On the social front, he has improved pay parity for women and hate-crime protections for gays and lesbians. He has brought a measure of sanity to the drug war, reducing the sentencing disparity for crack cocaine while granting states wide latitude to experiment with marijuana laws. And he has installed two young, female justices on the Supreme Court, creating what Brinkley calls “an Obama imprint on the court for generations.”

What’s even more impressive about Obama’s accomplishments, historians say, is the fractious political coalition he had to marshal to victory. “He didn’t have the majority that LBJ had,” says Goodwin. Indeed, Johnson could count on 68 Democratic senators to pass Medicare, Medicaid and the Voting Rights Act. For his part, Franklin Roosevelt had the backing of 69 Senate Democrats when he passed Social Security in 1935. At its zenith, Obama’s governing coalition in the Senate comprised 57 Democrats, a socialist, a Republican turncoat — and Joe Lieberman.

In his quest for progress, Obama has also had to maneuver against an unrelenting head wind from the “Party of No” and its billionaire backers. “Obama is harassed as well as opposed,” says Princeton historian Sean Wilentz. “The crazy Republican right is now unfettered. You’ve got a Senate with no adult leadership. And Obama’s up against Rupert Murdoch, Dick Armey, the Koch brothers and the rest of the professional right.” Compared to the opposition faced by the most transformative Democratic presidents, adds Wilentz, “it’s a wholly different scale.”
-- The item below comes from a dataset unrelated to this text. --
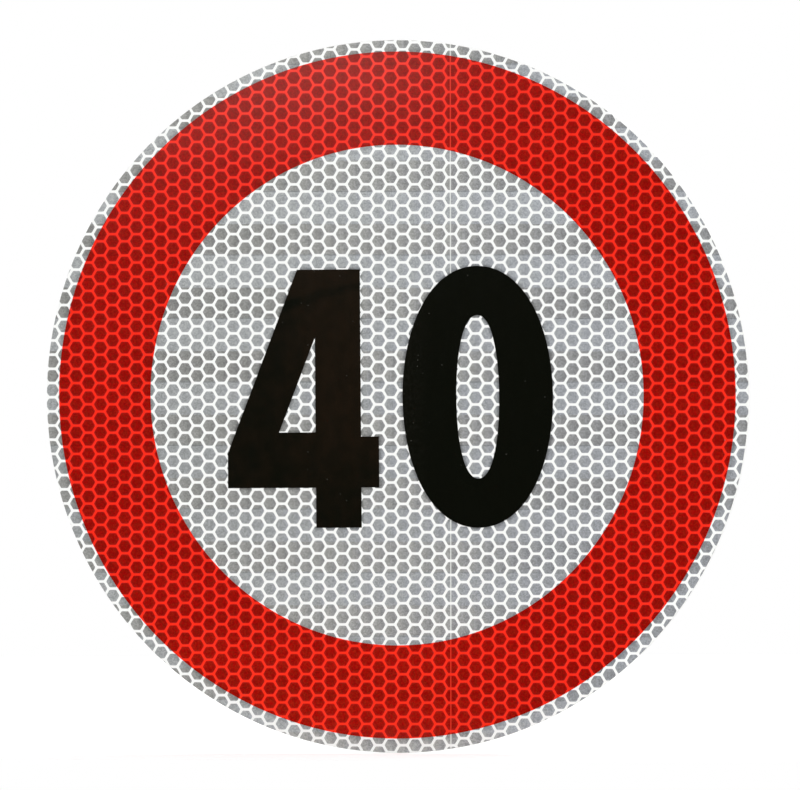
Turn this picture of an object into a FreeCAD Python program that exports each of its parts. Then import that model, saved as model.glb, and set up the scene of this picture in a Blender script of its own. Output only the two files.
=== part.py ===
import FreeCAD, Part

import os

from FreeCAD import Vector

# Speed limit sign: a round disc of prismatic reflective sheeting with a red ring and the number 40.
# It bonds to a flat panel by its back. Sizes are in millimetres.
# Frame: X to the reader's right, Z up, the face looks along -Y, the origin is the centre of the back.

# Sheeting disc
disc_diameter = 200.0  # across the back edge of the cut
sheet_thickness = 0.45  # top film, prisms and adhesive, sealed into one sheet
cut_flare = 0.10  # the die's slope leaves the back edge this far outside the front edge
lip_radius = 0.05  # the die rolls the top film over at the front edge

# Print layer, which the ring and the numerals share
print_thickness = 0.06
print_shift_x = -0.1  # the print sits a little off the centre of the cut
print_shift_z = 0.4
print_turn = 0.4  # degrees, anticlockwise to the reader

# Ring, which covers the sheeting from the white border in to the opening round the number
white_border = 3.6  # bare sheeting between the front edge and the ring
number_clearance = 15.45  # bare sheeting between the number's farthest corner and the ring

# Number, placed from the centre of the print
base_line = -37.07
digit_height = 72.39
four_right = -5.18  # right end of the 4's bar
digit_gap = 6.83  # from the end of the 4's bar to the side of the 0

# Numeral 4
stem_width = 12.9
stub_length = 5.08  # the bar runs this far past the stem
stub_depth = 14.25
bar_height = 11.25  # from the foot of the stem to the underside of the bar
bar_end_depth = 9.8  # upright left end of the bar
counter_floor = 15.5  # from the underside of the bar up to the counter
counter_width = 10.46
counter_height = 26.74
diagonal_width = 11.52

# Numeral 0
zero_width = 42.76
head_overshoot = 0.72  # a round digit stands a little past a flat one
foot_overshoot = 0.24
zero_counter_width = 12.22
zero_counter_height = 45.8
outline_head_pull = 0.61  # how far each arc runs flat before it turns: 0.552 gives an ellipse
outline_side_pull = 0.553
counter_head_pull = 0.66
counter_side_pull = 0.557

centre = Vector(0, 0, 0)
towards_reader = Vector(0, -1, 0)
front_radius = disc_diameter / 2 - cut_flare


def spot(x, z):
    """A point of a flat outline, drawn in the plane of the back."""
    return Vector(x, 0, z)


def sheet(points):
    """A flat face with straight sides."""
    return Part.Face(Part.makePolygon(points + points[:1]))


def at_height(start, slope, z):
    """The point where a slanted line reaches a given height."""
    return start + slope * ((z - start.z) / slope.z)


def oval(middle, width, height, head_pull, side_pull):
    """A flat oval of four mirrored cubic arcs."""
    arcs = []
    for side, end in ((1, 1), (-1, 1), (-1, -1), (1, -1)):
        across = spot(side * width / 2, 0)
        along = spot(0, end * height / 2)
        arc = Part.BezierCurve()
        arc.setPoles([
            middle + across,
            middle + across + along * side_pull,
            middle + across * head_pull + along,
            middle + along,
        ])
        arcs.append(arc.toShape())
    return Part.Face(Part.Wire(arcs))


def numeral_four():
    """The 4: a stem, a bar with a stub, and a diagonal parallel to the long side of the counter."""
    stem_right = four_right - stub_length
    stem_left = stem_right - stem_width
    head = base_line + digit_height
    bar_foot = base_line + bar_height

    floor = bar_foot + counter_floor
    floor_corner = spot(stem_left - counter_width, floor)
    apex = spot(stem_left, floor + counter_height)
    counter = sheet([floor_corner, spot(stem_left, floor), apex])

    slope = (apex - floor_corner).normalize()
    outer_edge = floor_corner + spot(-slope.z, slope.x) * diagonal_width
    bar_end = at_height(outer_edge, slope, bar_foot + bar_end_depth)
    outline = sheet([
        at_height(outer_edge, slope, head),
        spot(stem_right, head),
        spot(stem_right, bar_foot + stub_depth),
        spot(four_right, bar_foot + stub_depth),
        spot(four_right, bar_foot),
        spot(stem_right, bar_foot),
        spot(stem_right, base_line),
        spot(stem_left, base_line),
        spot(stem_left, bar_foot),
        spot(bar_end.x, bar_foot),
        bar_end,
    ])
    return outline.cut(counter)


def numeral_zero():
    """The 0: a tall oval round a narrow one."""
    height = foot_overshoot + digit_height + head_overshoot
    left = four_right + digit_gap
    middle = spot(left + zero_width / 2, base_line - foot_overshoot + height / 2)
    outline = oval(middle, zero_width, height, outline_head_pull, outline_side_pull)
    counter = oval(middle, zero_counter_width, zero_counter_height, counter_head_pull, counter_side_pull)
    return outline.cut(counter)


def reach(faces):
    """Distance from the centre of the print to the farthest point of flat shapes."""
    edges = [edge for face in faces for edge in face.Edges]
    return max(point.Length for edge in edges for point in edge.discretize(25))


def ring(opening_radius):
    """A flat band from the white border in to the opening round the number."""
    radii = (front_radius - white_border, opening_radius)
    outer, inner = [Part.Face(Part.Wire(Part.makeCircle(r, centre, towards_reader))) for r in radii]
    return outer.cut(inner)


def disc():
    """The sheeting: a flat disc with a sloping cut and a rolled front edge."""
    blank = Part.makeCone(disc_diameter / 2, front_radius, sheet_thickness, centre, towards_reader)
    front_edge = min(blank.Edges, key=lambda edge: edge.CenterOfMass.y)
    return blank.makeFillet(lip_radius, [front_edge])


def printed(face):
    """Give a flat shape the print's thickness, and lay it on the front of the sheeting."""
    layer = face.extrude(towards_reader * print_thickness)
    layer.rotate(centre, towards_reader, print_turn)
    layer.translate(Vector(print_shift_x, -sheet_thickness, print_shift_z))
    return layer.Solids[0]


four = numeral_four()
zero = numeral_zero()
nodes = {
    "sheeting_disc": disc(),
    "red_ring": printed(ring(reach([four, zero]) + number_clearance)),
    "numeral_4": printed(four),
    "numeral_0": printed(zero),
}

os.makedirs("parts", exist_ok=True)
for name, solid in nodes.items():
    solid.exportStep("parts/" + name + ".step")
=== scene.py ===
import math
from typing import NamedTuple

import bmesh
import bpy
from mathutils import Matrix, Vector


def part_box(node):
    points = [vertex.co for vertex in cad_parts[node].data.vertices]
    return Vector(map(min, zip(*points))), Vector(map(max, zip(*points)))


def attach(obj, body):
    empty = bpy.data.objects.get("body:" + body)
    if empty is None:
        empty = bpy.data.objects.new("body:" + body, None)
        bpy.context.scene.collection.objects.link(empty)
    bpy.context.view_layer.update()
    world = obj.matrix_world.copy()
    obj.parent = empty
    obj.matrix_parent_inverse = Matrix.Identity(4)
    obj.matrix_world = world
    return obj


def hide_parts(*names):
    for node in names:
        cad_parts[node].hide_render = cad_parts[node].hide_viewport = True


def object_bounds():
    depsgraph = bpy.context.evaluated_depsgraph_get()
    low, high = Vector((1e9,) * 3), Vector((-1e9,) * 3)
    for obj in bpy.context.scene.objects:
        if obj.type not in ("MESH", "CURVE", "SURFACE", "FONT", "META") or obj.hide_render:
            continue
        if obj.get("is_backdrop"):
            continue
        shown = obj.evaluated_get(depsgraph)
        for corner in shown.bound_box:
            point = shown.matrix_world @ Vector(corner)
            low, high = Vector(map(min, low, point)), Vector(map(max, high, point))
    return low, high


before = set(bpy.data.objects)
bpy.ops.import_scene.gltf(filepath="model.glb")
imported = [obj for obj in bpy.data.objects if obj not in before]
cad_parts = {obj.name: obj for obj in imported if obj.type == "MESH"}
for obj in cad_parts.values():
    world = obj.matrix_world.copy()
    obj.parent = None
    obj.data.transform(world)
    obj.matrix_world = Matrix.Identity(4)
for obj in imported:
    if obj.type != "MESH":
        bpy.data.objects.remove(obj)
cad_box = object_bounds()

# Round speed limit sign of prismatic sheeting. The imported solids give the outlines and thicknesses.
# This script gives the sheeting its honeycomb, the print its gloss, and the stage its light.
# Frame: metres, X to the reader's right, Z up, the face looks along -Y, the back lies at Y 0.
# The shader maths works in millimetres in the same frame.

bl_info = {
    "name": "Speed limit sign",
    "version": (1, 0, 0),
    "blender": (4, 5, 0),
    "location": "3D View > Sidebar > Speed sign",
    "description": "Dresses the packed speed limit sign with honeycomb sheeting and glossy print",
    "category": "Object",
}

# Sizes and colours

MM = 0.001
TOWARDS_READER = Vector((0, -1, 0))
LOOKS_THAT_WAY = 0.9  # a face looks along an axis if its normal has at least this share along it
HEX_FLAT = math.sqrt(3) / 2  # across the flats of a hexagon, as a share of across its corners

CELL, SEAL, RIM, BACK = range(4)  # material slots of the dressed pieces
BAKE_MAP = "OFBake"
MAP_REACH = 0.49  # the flat map of front and back reaches this far from its middle
RIM_MAP_TURN, RIM_MAP_FOOT = 0.96, 0.1  # the rim's map: its share of the width, and where the back edge lies

ROUND_STEPS = 256
LIP_STEPS = 4
WELD = 0.001 * MM
TILE_WELD = 0.01 * MM
SINK = 0.0005 * MM  # the cells lie this far under the solid's front, so that the cut goes all over it
SLIVER = 0.0005 * MM  # shorter edges are dissolved
SLAB_DEPTH = 2 * MM
SLAB_OVERSIZE = 1.1  # the tiled sheet against the sign, before it is trimmed
TRIM_CELLS = 1.2  # the sheet is trimmed this many cells outside the sign
BACK_TOLERANCE = 1e-5

# One repeat of the tool's bands, as shares of its height. The warm band comes first, then the cool one, with
# a glow and a dark line near its top. A pair is where an edge starts and where it ends.
WARM_SHARE = 0.475
GLOW_FOOT, GLOW_HEAD = (0.935, 0.955), (0.970, 0.978)
LINE_FOOT, LINE_HEAD = (0.978, 0.984), (0.997, 1.0)
GLOW_STRENGTH = 0.15  # against the line's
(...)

Despite such obstacles, Obama has succeeded in forging a progressive legacy that, anchored by health care reform, puts him “into the same conversation with FDR and LBJ,” says Brinkley, “though those two accomplished more.” Goodwin, herself a former Johnson aide, likens the thrust of Obama’s social agenda to LBJ’s historic package of measures known as the Great Society. “What is comparable,” she says, “is the idea of using government to expand social and economic justice. That’s what the health care bill is about. That’s what Obama tried to do with the financial reforms. That’s what he’s doing with education. The Great Society was about using the collective energies of the nation to make life better for more people — and that’s what Obama has tried to do.”